GOAL OF THE EXERCISE: Go from the first line to the line with "foot of a door." and return those lines verbatim, ends included.

Object modeling scripts
** Start **

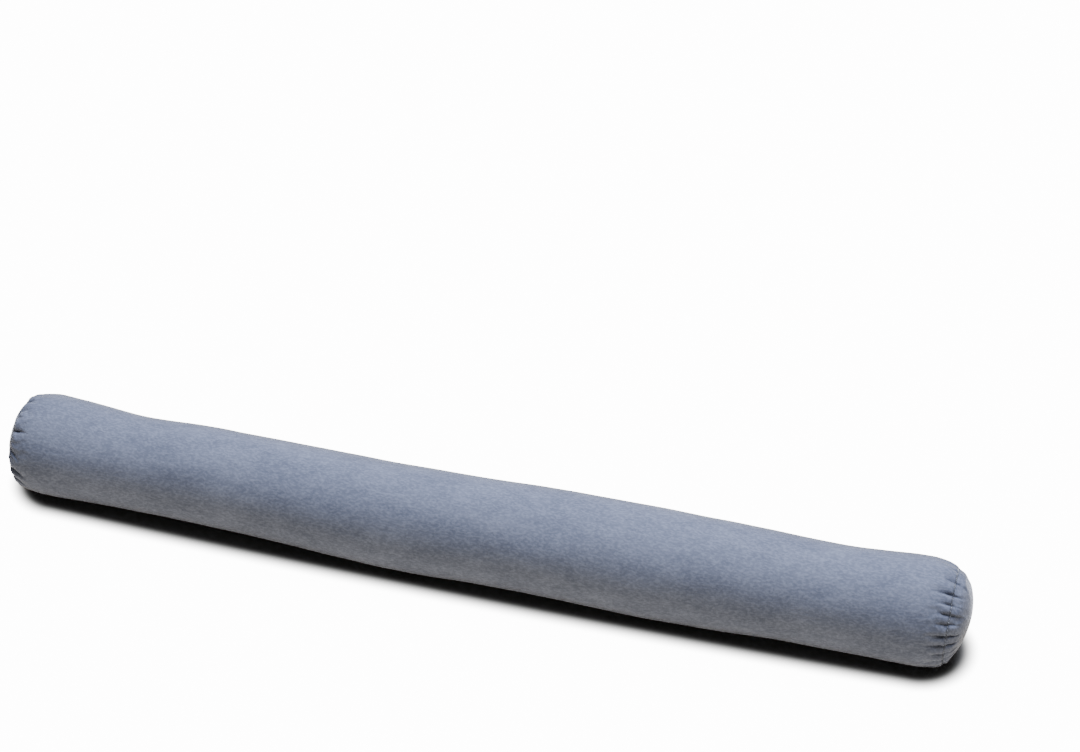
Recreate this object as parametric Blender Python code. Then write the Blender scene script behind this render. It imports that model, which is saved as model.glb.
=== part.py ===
"""Draught excluder: a long bolster of faux suede, filled and laid along the foot of a door.

Metres, +Z up. X runs along the bolster and -Y is its front. The origin is the middle of its
footprint, on the floor. Three filled solids meet at two gathered seams: the tube panel, and a
round end panel at each end.
"""

import math

import bpy
import numpy as np

LENGTH = 0.900  # tip to tip
LEFT_CROWN = 0.0135  # how far the filling pushes the left end panel out past its seam
RIGHT_CROWN = 0.018  # and the right one
SEAM_GAP = 0.0003  # between two pieces that meet
SEAM_RADIUS = 0.042  # the gathered seam is drawn in to this
SHOULDER = 0.034  # length over which the tube curves in to the seam
SETTLE = 0.003  # how far the filling lets the tube sink onto its flat underside
CROWN_ROUNDING = 0.67  # 1 is a paraboloid crown, 0.5 an ellipsoid
CROWN_LIFT = 0.25  # the crowns stand out more above their middle than below it

SEGMENTS = 90  # facets round the tube
MIDDLE_BANDS = 24  # rings of facets between the two shoulders
SHOULDER_BANDS = 7  # rings of facets on each shoulder
# an end panel's rings, as shares of its radius
CROWN_SHARES = (1.0, 0.97, 0.90, 0.78, 0.62, 0.42, 0.18)
PUCKER_WIDTH = math.radians(3.2)  # half width of a trough, as an angle round the seam
PEAK_STEPS = 101  # places at which a crown's highest point is looked for
SHARPEST_SMOOTH = math.radians(50)  # edges that turn more than this are shaded sharp

CLOTH_COLOUR = (0.205, 0.238, 0.310, 1.0)
CLOTH_ROUGHNESS = 0.95

SEAMS = {-1: LEFT_CROWN - LENGTH / 2, 1: LENGTH / 2 - RIGHT_CROWN}  # along the tube, by side

# The tube isn't an even cylinder: the filling has gathered and thinned along it.
# place along the tube, radius there, how far its middle stands aside (all in metres)
STATIONS = [
    (-0.432, 0.0485, 0.0015),
    (-0.385, 0.0470, 0.0015),
    (-0.335, 0.0445, 0.0020),
    (-0.260, 0.0455, 0.0015),
    (-0.200, 0.0465, 0.0000),
    (-0.120, 0.0475, -0.0040),
    (-0.040, 0.0485, -0.0050),
    (0.040, 0.0485, -0.0025),
    (0.120, 0.0495, -0.0030),
    (0.180, 0.0495, -0.0030),
    (0.240, 0.0485, -0.0010),
    (0.300, 0.0465, 0.0015),
    (0.340, 0.0465, 0.0020),
    (0.385, 0.0480, 0.0025),
    (0.432, 0.0485, 0.0035),
]

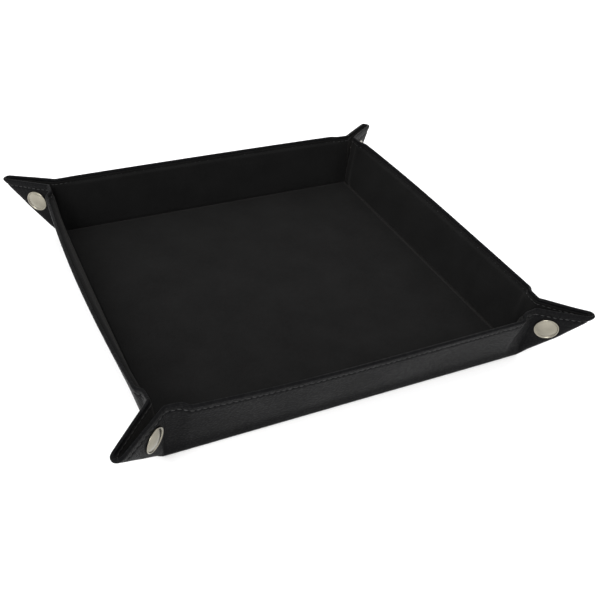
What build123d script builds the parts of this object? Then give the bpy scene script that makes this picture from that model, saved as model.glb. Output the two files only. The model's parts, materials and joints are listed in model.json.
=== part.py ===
from build123d import *
import math
import os

# Folding tray of one leatherette cover and one velvet lining around five stiffener boards.
# Four walls fold up from the floor; the square of sheet at each corner folds on its diagonal
# into an outward ear of two leaves, held shut by a snap fastener.
# Origin: middle of the floor's underside. +Z up, +X right, the front wall faces -Y.

os.makedirs("parts", exist_ok=True)

# Driving dimensions, in millimetres and degrees.
base_side = 210.0  # between opposite floor creases
wall_height = 37.0  # floor crease to rim, along the wall
wall_tilt = 76.0  # wall's angle up from flat when the corners are snapped
cover_t = 1.2  # leatherette cover
board_t = 1.8  # stiffener board
lining_t = 1.0  # velvet lining

board_crease_margin = 4.0  # board to floor crease
board_rim_margin = 5.0  # wall board to rim, room for the sewn edge
board_end_margin = 12.0  # wall board to corner, where the sheet bends freely
board_corner_r = 3.0

fold_gap = 0.15  # cover to a floor crease, which opens outwards
ear_fold_gap = 0.7  # leaf cover to the ear's fold, at its tightest when the ear is shut
inner_fold_gap = 0.6  # cover to a wall and leaf crease, which closes outwards
lining_fold_gap = 1.2  # lining to a floor crease
lining_end_gap = 1.6  # wall lining to a corner crease
leaf_lining_gap = 0.3  # leaf lining to its wall crease
leaf_lining_setback = 5.0  # leaf lining to the ear's fold
leaf_apex_trim = 3.0  # leaf to the corner of the floor
leaf_apex_gap = 0.5  # between a leaf's inner corner and where its crease and fold edges would cross
ear_tip_cut = 3.0  # ear's blunt tip, measured along the fold
lining_tip_cut = 6.0

snap_up = 25.0  # snap centre from the floor corner, along the wall crease
snap_out = 10.0  # snap centre from the wall crease
snap_hole_r = 1.8
shank_r = 1.6
cap_r = 6.8
cap_edge = 0.8
cap_dome = 1.8
dome_steps = 6  # straight lengths in a dome's profile
post_r = 5.0
post_edge = 0.6
post_dome = 1.0
socket_r = 4.6
socket_bore_r = 2.9
socket_bore_depth = 0.8
stud_flange_r = 4.4
stud_r = 2.0
stud_reach = 0.8
stud_chamfer = 0.3
snap_face_gap = 0.15  # each snap half to the ear's middle plane
lining_hole_r = 5.3

half = base_side / 2
stack_t = cover_t + board_t + lining_t
snap_cut = 4 * stack_t  # longer than any hole or barrel at a snap


def leaf_fold(tilt):
    """Angle between a wall and its leaf when the wall stands at this angle from flat."""
    rise = math.sin(math.radians(tilt))
    lean = math.cos(math.radians(tilt))
    tip_z = rise * (2 - math.sqrt(2) * lean) / (1 + rise * rise)
    tip_reach = (1 - tip_z * rise) / lean
    return math.degrees(math.acos(tip_reach))


leaf_tilt = leaf_fold(wall_tilt)
floor_crease = Axis((half, 0, cover_t), (0, 1, 0))
corner_crease = Axis((half, half, cover_t), (1, 0, 0))


def plate(x0, x1, y0, y1, z0, z1):
    """Box between two corners."""
    middle = Pos((x0 + x1) / 2, (y0 + y1) / 2, (z0 + z1) / 2)
    return middle * Box(x1 - x0, y1 - y0, z1 - z0)


def board(x0, x1, y0, y1):
    """Stiffener board with rounded corners, lying on the cover."""
    blank = plate(x0, x1, y0, y1, cover_t, cover_t + board_t)
    return fillet(blank.edges().filter_by(Axis.Z), board_corner_r)


def lined(x0, x1, y0, y1, bx0, bx1, by0, by1):
    """Lining over a panel: flat on the cover at the edges, raised over the board."""
    low = plate(x0, x1, y0, y1, cover_t, cover_t + lining_t)
    raised = plate(bx0 - lining_t, bx1 + lining_t, by0 - lining_t, by1 + lining_t, cover_t, stack_t)
    return low + raised - board(bx0, bx1, by0, by1)


def leaf_outline(crease_gap, fold_setback, tip_cut):
    """Leaf of the corner square between a wall crease and the ear's fold, seen flat."""
    slant = fold_setback * math.sqrt(2)
    tip = 2 * wall_height - tip_cut * math.sqrt(2)
    inner = max(leaf_apex_trim, crease_gap + slant + leaf_apex_gap)
    corners = [
        (inner, crease_gap),
        (wall_height, crease_gap),
        (wall_height, tip - wall_height),
        ((tip + slant) / 2, (tip - slant) / 2),
        (inner, inner - slant),
    ]
    outline = Polyline(*[(half + x, half + y) for x, y in corners], close=True)
    return make_face(outline)


def leaf_sheet(outline, z0, z1, hole_r):
    """One layer of a leaf, flat, with its hole for the snap."""
    sheet = Pos(0, 0, z0) * extrude(outline, z1 - z0)
    hole = Pos(half + snap_up, half + snap_out, (z0 + z1) / 2) * Cylinder(hole_r, snap_cut)
    return sheet - hole


def spun(profile):
    """Solid of revolution about the snap's axis in the flat leaf, from (radius, z) points."""
    outline = Polyline(*[(radius, 0, z) for radius, z in profile], close=True)
    return Pos(half + snap_up, half + snap_out, 0) * revolve(make_face(outline), Axis.Z)


def button(radius, edge, dome):
    """Domed disc against the cover's outer face, with its shank through the leaf."""
    angles = [math.pi / 2 * i / dome_steps for i in range(dome_steps, -1, -1)]
    arc = [(radius * math.sin(a), -edge - (dome - edge) * math.cos(a)) for a in angles]
    return spun([(0, cover_t), (shank_r, cover_t), (shank_r, 0), (radius, 0)] + arc)


def raise_wall(piece):
    """Fold a flat piece up with its wall."""
    return piece.rotate(floor_crease, -wall_tilt)


def raise_leaf(piece):
    """Fold a flat piece out with its leaf and then up with the wall."""
    return raise_wall(piece.rotate(corner_crease, -leaf_tilt))


def ear_plane():
    """Plane midway between an ear's two leaves, at the snap, facing the other leaf."""
    centre = raise_leaf(Vertex(half + snap_up, half + snap_out, cover_t)).center()
    across = (centre.X + centre.Y) / 2
    return Plane(origin=(across, across, centre.Z), z_dir=(-1, 1, 0))


def snap_side(radius):
    """Round snap half between its leaf's cover and the ear's middle plane."""
    depth = snap_cut
    barrel = ear_plane() * (Pos(0, 0, -snap_face_gap - depth / 2) * Cylinder(radius, depth))
    flat_x, flat_y = half + snap_up, half + snap_out
    reach = snap_cut + radius
    inside = plate(flat_x - reach, flat_x + reach, flat_y - reach, flat_y + reach, cover_t, cover_t + reach)
    return barrel & raise_leaf(inside)


def socket():
    """Socket: a ring whose mouth faces the stud."""
    deep = socket_bore_depth + snap_face_gap
    bore = ear_plane() * (Pos(0, 0, -deep / 2) * Cylinder(socket_bore_r, deep))
    return snap_side(socket_r) - bore


def stud():
    """Stud: a flange with a short knob that enters the socket's mouth."""
    length = stud_reach + snap_face_gap
    knob = Pos(0, 0, stud_reach - snap_face_gap - length / 2) * Cylinder(stud_r, length)
    knob = chamfer(knob.edges().sort_by(Axis.Z)[-1], stud_chamfer)
    return snap_side(stud_flange_r) + ear_plane() * knob


def on_wall(piece, index, mirrored=False):
    """Turn a piece from the right wall to another, from its back end to its front end if mirrored."""
    if mirrored:
        piece = mirror(piece, about=Plane.XZ)
    return piece.rotate(Axis.Z, 90 * index)


parts = {}

board_reach = half - board_crease_margin
lining_reach = half - lining_fold_gap
parts["base_cover"] = plate(*[fold_gap - half, half - fold_gap] * 2, 0, cover_t)
parts["base_board"] = board(*[-board_reach, board_reach] * 2)
parts["base_lining"] = lined(*[-lining_reach, lining_reach] * 2, *[-board_reach, board_reach] * 2)

rim = half + wall_height
cover_end = half - inner_fold_gap
lining_end = half - lining_end_gap
board_end = half - board_end_margin
board_span = (half + board_crease_margin, rim - board_rim_margin, -board_end, board_end)
wall_cover = raise_wall(plate(half + fold_gap, rim, -cover_end, cover_end, 0, cover_t))
wall_board = raise_wall(board(*board_span))
wall_lining = raise_wall(lined(half + lining_fold_gap, rim, -lining_end, lining_end, *board_span))
cover_outline = leaf_outline(inner_fold_gap, ear_fold_gap, ear_tip_cut)
lining_outline = leaf_outline(leaf_lining_gap, leaf_lining_setback, lining_tip_cut)
leaf_cover = raise_leaf(leaf_sheet(cover_outline, 0, cover_t, snap_hole_r))
leaf_lining = raise_leaf(leaf_sheet(lining_outline, cover_t, cover_t + lining_t, lining_hole_r))
snap_cap = raise_leaf(button(cap_r, cap_edge, cap_dome))
snap_post = raise_leaf(button(post_r, post_edge, post_dome))
snap_socket = socket()
snap_stud = stud()

walls = ["right", "back", "left", "front"]
corners = ["back_right", "back_left", "front_left", "front_right"]
cap_walls = ["right", "left", "front", "front"]  # the wall whose leaf holds each corner's cap
for index, wall in enumerate(walls):
    parts[wall + "_cover"] = on_wall(wall_cover, index)
    parts[wall + "_board"] = on_wall(wall_board, index)
    parts[wall + "_lining"] = on_wall(wall_lining, index)

for index, corner in enumerate(corners):
    pair = [(index, False), ((index + 1) % 4, True)]
    for turn, mirrored in pair:
        leaf = corner + "_leaf_" + walls[turn]
        parts[leaf + "_cover"] = on_wall(leaf_cover, turn, mirrored)
        parts[leaf + "_lining"] = on_wall(leaf_lining, turn, mirrored)
        if walls[turn] == cap_walls[index]:
            parts[corner + "_cap"] = on_wall(snap_cap, turn, mirrored)
            parts[corner + "_socket"] = on_wall(snap_socket, turn, mirrored)
        else:
            parts[corner + "_post"] = on_wall(snap_post, turn, mirrored)
            parts[corner + "_stud"] = on_wall(snap_stud, turn, mirrored)

for name, solid in parts.items():
    export_step(solid, "parts/" + name + ".step")
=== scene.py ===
import json
import logging
import math
from dataclasses import dataclass, field
from enum import Enum
from typing import Any

import bmesh
import bpy
import numpy as np
from mathutils import Matrix, Vector


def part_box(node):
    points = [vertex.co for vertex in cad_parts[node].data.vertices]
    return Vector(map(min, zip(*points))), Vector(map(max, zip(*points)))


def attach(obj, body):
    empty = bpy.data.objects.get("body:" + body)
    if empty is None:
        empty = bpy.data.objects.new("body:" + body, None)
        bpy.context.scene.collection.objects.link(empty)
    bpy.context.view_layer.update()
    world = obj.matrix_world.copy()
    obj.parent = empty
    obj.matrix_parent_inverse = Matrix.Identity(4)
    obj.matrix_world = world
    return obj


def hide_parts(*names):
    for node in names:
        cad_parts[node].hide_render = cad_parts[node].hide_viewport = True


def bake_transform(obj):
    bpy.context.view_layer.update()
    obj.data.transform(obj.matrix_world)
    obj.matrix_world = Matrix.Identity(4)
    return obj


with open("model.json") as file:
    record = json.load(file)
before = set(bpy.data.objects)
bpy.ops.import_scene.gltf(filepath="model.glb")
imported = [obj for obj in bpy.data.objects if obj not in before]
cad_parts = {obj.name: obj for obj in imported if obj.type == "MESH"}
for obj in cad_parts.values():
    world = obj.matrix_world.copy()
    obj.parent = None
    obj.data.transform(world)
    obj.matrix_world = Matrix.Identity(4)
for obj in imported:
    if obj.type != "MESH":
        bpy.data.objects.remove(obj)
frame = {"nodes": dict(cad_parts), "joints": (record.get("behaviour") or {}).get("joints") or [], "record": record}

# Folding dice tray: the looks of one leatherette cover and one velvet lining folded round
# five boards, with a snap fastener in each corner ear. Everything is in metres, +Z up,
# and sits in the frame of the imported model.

MM = 0.001
log = logging.getLogger("dice_tray")
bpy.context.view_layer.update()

Array = np.ndarray

# Grid lines across the hem, in millimetres from the sheet's edge, close where it rolls over.
HEM_STEPS = (0.0, 0.12, 0.35, 0.7, 1.1, 1.45, 1.7, 1.95, 2.3, 2.7, 3.1, 3.4, 3.6, 3.85, 4.2, 4.6)
CLOSEST_LINES = 0.1 * MM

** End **

COMPLETE ANSWER:
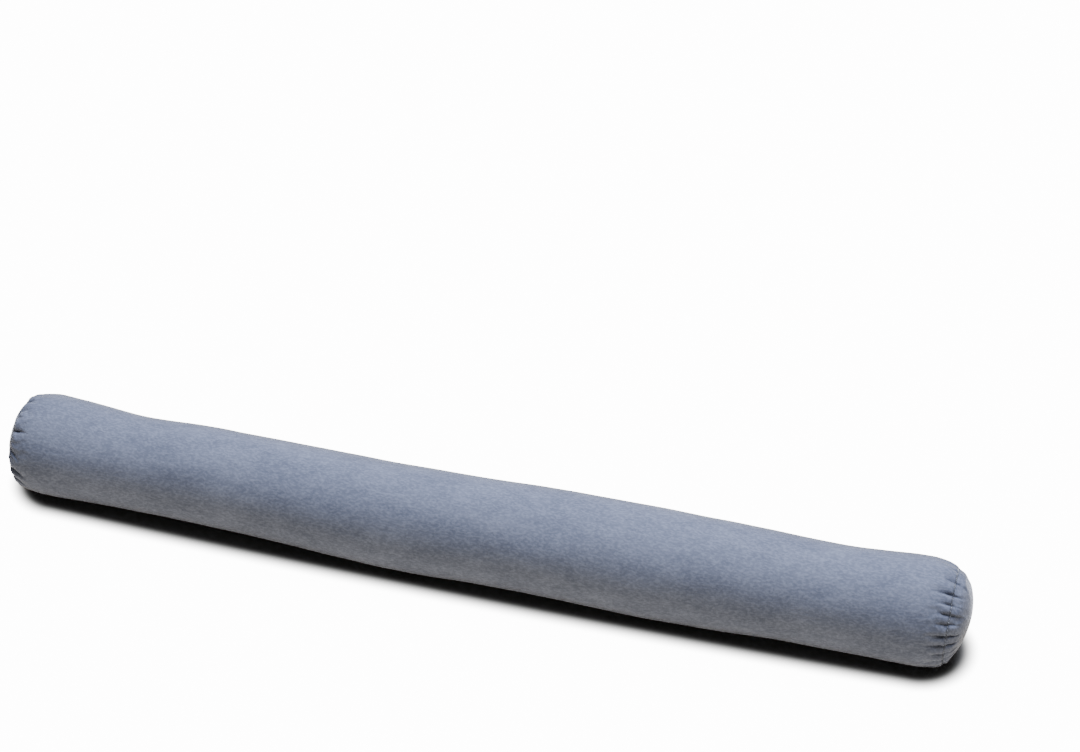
Recreate this object as parametric Blender Python code. Then write the Blender scene script behind this render. It imports that model, which is saved as model.glb.
=== part.py ===
"""Draught excluder: a long bolster of faux suede, filled and laid along the foot of a door.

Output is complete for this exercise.